After Vietnam, and the loss of direct military backing in force for our covert agency and no longer in control of the necessary areas in the region, heroin waned and cocaine became big. One only has to look at the tracks of the graduates of the School of the Americas, and connect the dots. This is the CIA associated initial source of the leadership training that has today's Mexican Federal Police sometimes overwhelmed in pitched battles with drug lord militiamen that are now days professional commandos. Move south from there and you had Noriega, in Panama, same source of training and a CIA asset, became a major international narco-trafficker. South farther again and you have Uribe associated with right wing militias, CIA, School of the Americas training, all in the mix of Columbia, and drug trade and coca production is up there, eradication a farce. So FARC is involved too. Why wouldn't they be? It is a lucrative business.

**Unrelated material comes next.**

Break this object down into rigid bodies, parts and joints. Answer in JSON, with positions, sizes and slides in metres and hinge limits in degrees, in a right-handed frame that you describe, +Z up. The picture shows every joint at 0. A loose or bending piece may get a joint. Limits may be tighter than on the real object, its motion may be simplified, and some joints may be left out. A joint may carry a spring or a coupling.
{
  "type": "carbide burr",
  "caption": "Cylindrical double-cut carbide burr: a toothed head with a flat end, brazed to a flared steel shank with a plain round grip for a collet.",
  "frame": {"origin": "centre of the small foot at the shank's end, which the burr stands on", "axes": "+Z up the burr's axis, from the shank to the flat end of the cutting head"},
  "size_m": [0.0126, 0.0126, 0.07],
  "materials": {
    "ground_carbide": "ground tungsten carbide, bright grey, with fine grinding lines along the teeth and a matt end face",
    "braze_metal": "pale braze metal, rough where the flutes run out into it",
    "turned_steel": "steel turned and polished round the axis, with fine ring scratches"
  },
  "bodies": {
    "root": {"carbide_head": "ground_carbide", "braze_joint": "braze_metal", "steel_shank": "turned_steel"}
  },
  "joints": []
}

Now the clincher. More than 90% of this years Heroin supplied to the world (90% TO THE WORLD) will come from poppies grown in Afghanistan. This is not just the Taliban folks, it is the CIA. The southwest of Afghanistan is the poppy region where the USA has taken a bit of a 'hands off' attitude and has done little to nothing to address the problem. In fact it was noted by one of our Senators in oversight hearings this is an opening we could have had towards constructive discussions with Iran: Our common interest in eradicating this crop.

Not going to happen until the CIA covert operations is brought under control. They have, or a rogue element within has been, personally enriching themselves for decades as international narco-traffickers, my assessment. All the while using our nation's 'Security' together with all of the power of the apparatus the term implies, to cover a rogue and criminal club within our ranks. C'est la vie.

Ron West

www.myspace.com/penucquemspeaks

I stand by my story (above.) It takes an narco-trafficking intelligence agent to know a narco-trafficking intelligence agent: CIA narco-traffickers and narco-trafficking right wing Columbian death squads would certainly be in the business together to provide information to the USA as follows. Update from AP Wire...

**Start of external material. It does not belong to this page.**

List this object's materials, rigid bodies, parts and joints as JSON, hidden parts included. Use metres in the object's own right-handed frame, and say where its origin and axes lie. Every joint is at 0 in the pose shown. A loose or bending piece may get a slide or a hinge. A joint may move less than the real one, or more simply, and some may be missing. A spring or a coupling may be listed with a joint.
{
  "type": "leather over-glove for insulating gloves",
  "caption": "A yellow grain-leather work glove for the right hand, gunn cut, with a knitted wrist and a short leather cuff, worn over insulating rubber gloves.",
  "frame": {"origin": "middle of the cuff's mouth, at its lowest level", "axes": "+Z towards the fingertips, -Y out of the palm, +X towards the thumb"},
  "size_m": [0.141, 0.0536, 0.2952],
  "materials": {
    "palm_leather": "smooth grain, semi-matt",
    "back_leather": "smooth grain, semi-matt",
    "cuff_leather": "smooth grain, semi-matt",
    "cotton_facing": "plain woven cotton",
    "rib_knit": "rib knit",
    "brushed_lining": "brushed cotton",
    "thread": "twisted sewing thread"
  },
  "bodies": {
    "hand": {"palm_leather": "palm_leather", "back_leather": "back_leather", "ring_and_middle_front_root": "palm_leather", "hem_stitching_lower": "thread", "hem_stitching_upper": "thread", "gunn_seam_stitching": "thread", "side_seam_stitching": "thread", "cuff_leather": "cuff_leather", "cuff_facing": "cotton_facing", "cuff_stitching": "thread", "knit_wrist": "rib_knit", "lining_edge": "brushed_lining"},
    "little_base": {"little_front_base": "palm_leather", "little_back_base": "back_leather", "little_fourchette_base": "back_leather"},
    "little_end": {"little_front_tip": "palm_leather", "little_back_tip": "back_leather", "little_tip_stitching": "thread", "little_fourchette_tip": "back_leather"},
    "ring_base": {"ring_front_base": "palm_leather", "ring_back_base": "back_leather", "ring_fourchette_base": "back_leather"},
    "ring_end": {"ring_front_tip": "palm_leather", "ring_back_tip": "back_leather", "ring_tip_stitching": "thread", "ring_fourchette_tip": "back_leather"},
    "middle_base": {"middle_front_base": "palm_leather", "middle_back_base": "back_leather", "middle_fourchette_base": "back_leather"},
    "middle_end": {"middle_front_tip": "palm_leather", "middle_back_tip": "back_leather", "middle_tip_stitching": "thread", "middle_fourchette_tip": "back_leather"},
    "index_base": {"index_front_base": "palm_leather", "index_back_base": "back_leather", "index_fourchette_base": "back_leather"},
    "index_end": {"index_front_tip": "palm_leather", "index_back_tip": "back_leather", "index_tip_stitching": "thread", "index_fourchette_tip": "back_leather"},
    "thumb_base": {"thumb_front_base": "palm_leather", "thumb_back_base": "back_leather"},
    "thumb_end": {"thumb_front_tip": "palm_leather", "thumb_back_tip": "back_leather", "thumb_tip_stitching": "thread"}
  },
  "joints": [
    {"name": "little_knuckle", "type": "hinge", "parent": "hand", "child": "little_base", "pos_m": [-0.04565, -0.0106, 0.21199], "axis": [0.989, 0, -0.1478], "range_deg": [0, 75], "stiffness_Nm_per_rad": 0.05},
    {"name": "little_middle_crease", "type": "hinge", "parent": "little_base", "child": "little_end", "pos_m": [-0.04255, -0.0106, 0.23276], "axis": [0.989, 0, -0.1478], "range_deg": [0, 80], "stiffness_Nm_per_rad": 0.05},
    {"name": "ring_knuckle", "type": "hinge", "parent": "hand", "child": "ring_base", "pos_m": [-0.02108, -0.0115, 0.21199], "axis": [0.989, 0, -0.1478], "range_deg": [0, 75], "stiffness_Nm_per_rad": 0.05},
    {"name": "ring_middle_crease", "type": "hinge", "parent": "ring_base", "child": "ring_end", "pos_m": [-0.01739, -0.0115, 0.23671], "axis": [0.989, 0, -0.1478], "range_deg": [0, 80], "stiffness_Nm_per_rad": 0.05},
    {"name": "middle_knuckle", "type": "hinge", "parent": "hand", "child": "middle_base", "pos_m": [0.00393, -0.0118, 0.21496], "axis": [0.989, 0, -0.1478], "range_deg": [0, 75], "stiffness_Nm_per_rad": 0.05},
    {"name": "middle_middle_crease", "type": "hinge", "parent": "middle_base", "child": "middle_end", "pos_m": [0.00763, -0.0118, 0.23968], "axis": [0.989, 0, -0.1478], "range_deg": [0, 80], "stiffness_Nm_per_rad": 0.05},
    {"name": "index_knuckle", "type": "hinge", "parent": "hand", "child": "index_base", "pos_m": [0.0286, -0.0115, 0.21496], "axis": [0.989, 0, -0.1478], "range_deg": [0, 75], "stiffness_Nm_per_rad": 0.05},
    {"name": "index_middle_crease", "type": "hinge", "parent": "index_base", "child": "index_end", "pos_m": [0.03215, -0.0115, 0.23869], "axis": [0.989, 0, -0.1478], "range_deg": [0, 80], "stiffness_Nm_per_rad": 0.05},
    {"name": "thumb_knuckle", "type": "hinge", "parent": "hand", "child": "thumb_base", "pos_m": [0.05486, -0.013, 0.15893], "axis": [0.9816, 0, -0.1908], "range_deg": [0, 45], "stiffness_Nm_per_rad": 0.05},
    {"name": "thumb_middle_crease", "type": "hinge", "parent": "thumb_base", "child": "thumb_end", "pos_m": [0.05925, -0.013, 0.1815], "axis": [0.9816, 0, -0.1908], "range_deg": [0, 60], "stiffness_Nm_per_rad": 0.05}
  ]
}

Sep 12th, 2008 | WASHINGTON -- The United States expelled Venezuela's ambassador Friday as a diplomatic shoving match with leftist Latin American leaders intensified, and Washington accused two senior Venezuelan government officials of aiding drug traffickers in Colombia.

State Department spokesman Sean McCormack condemned the expulsions this week of the American ambassadors to Venezuela and Bolivia. He said the United States would kick out the Venezuelan even though anti-American Venezuelan President Hugo Chavez had seemingly beaten him to the punch by announcing Thursday night that he was yanking his ambassador.

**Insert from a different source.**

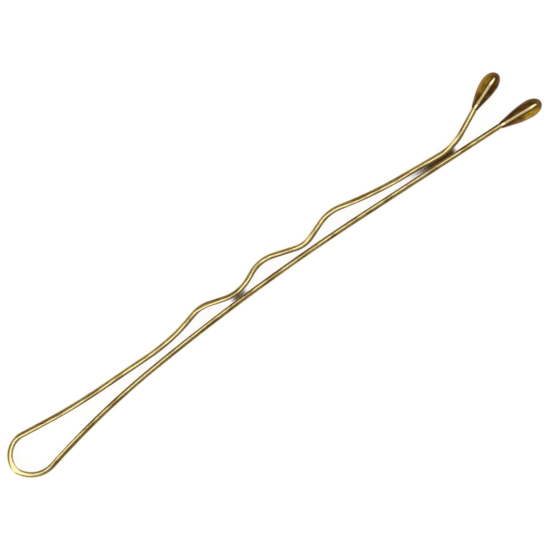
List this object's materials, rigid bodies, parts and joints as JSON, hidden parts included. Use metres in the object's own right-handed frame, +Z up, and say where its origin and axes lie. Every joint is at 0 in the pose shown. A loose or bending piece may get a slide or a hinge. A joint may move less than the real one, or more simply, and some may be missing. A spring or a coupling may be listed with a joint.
{
  "type": "bobby pin",
  "caption": "Slim sprung hair pin bent from flat wire, with a straight leg, a crimped leg with a flared end, and a smooth bead over each tip.",
  "frame": {"origin": "on the surface that the pin lies on, under the middle of its overall box", "axes": "+X along the pin from the bow to the tips, +Y from the straight leg to the wavy leg, +Z up, across the width of the wire"},
  "size_m": [0.06, 0.0058, 0.0018],
  "materials": {
    "gold_wire": "gloss",
    "tip_coating": "gloss"
  },
  "bodies": {
    "bow": {"bow": "gold_wire"},
    "straight_leg_root": {"straight_leg_root": "gold_wire"},
    "straight_leg_middle": {"straight_leg_middle": "gold_wire"},
    "straight_leg_front": {"straight_leg_front": "gold_wire", "straight_tip_bead": "tip_coating"},
    "wavy_leg_root": {"wavy_leg_root": "gold_wire"},
    "wavy_leg_crimps": {"wavy_leg_crimps": "gold_wire"},
    "wavy_leg_front": {"wavy_leg_front": "gold_wire", "wavy_tip_bead": "tip_coating"}
  },
  "joints": [
    {"name": "straight_leg_flex_at_bow", "type": "hinge", "parent": "bow", "child": "straight_leg_root", "pos_m": [-0.02667, -0.00232, 0.0009], "axis": [0, 0, -1], "range_deg": [0, 3.6], "stiffness_Nm_per_rad": 0.57},
    {"name": "straight_leg_flex_at_root", "type": "hinge", "parent": "straight_leg_root", "child": "straight_leg_middle", "pos_m": [-0.01678, -0.00087, 0.0009], "axis": [0, 0, -1], "range_deg": [0, 4.8], "stiffness_Nm_per_rad": 0.35},
    {"name": "straight_leg_flex_at_middle", "type": "hinge", "parent": "straight_leg_middle", "child": "straight_leg_front", "pos_m": [0.00281, -0.00046, 0.0009], "axis": [0, 0, -1], "range_deg": [0, 5], "stiffness_Nm_per_rad": 0.2},
    {"name": "wavy_leg_flex_at_bow", "type": "hinge", "parent": "bow", "child": "wavy_leg_root", "pos_m": [-0.02725, 0.00164, 0.0009], "axis": [0, 0, 1], "range_deg": [0, 3.6], "stiffness_Nm_per_rad": 0.57},
    {"name": "wavy_leg_flex_at_root", "type": "hinge", "parent": "wavy_leg_root", "child": "wavy_leg_crimps", "pos_m": [-0.01731, 0.00067, 0.0009], "axis": [0, 0, 1], "range_deg": [0, 4.8], "stiffness_Nm_per_rad": 0.35},
    {"name": "wavy_leg_flex_at_middle", "type": "hinge", "parent": "wavy_leg_crimps", "child": "wavy_leg_front", "pos_m": [0.00191, 0.00099, 0.0009], "axis": [0, 0, 1], "range_deg": [0, 5], "stiffness_Nm_per_rad": 0.2}
  ],
  "couplings": [
    {"joint": "straight_leg_flex_at_root", "follows": "straight_leg_flex_at_bow", "ratio": 1.3333},
    {"joint": "straight_leg_flex_at_middle", "follows": "straight_leg_flex_at_bow", "ratio": 1.3888},
    {"joint": "wavy_leg_flex_at_bow", "follows": "straight_leg_flex_at_bow", "ratio": 1},
    {"joint": "wavy_leg_flex_at_root", "follows": "straight_leg_flex_at_bow", "ratio": 1.3333},
    {"joint": "wavy_leg_flex_at_middle", "follows": "straight_leg_flex_at_bow", "ratio": 1.3888}
  ]
}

"This reflects the weakness and desperation of these leaders," McCormack said of Chavez and the embattled Bolivian president, Evo Morales.

Morales began the diplomatic tit for tat by expelling the U.S. ambassador Wednesday. Chavez, who has been a political patron for Morales, followed suit Thursday.

"Clearly he's worried about his protege," McCormack said of Chavez.

Separately, the Treasury Department announced sanctions against Hugo Armando Carvajal Barrios and Henry de Jesus Rangel Silva, both high ranking Venezuelan intelligence officials. A former government minister, Ramon Emilio Rodriguez Chacin, was also named.

Treasury said Friday the three materially assisted the narcotics trafficking activities of the Revolutionary Armed Forces of Colombia, or FARC, describing the leftist group as a narco-terrorist organization.

At the State Department, McCormack said the sanctions had been in the works for some time and are unrelated to the diplomatic dispute.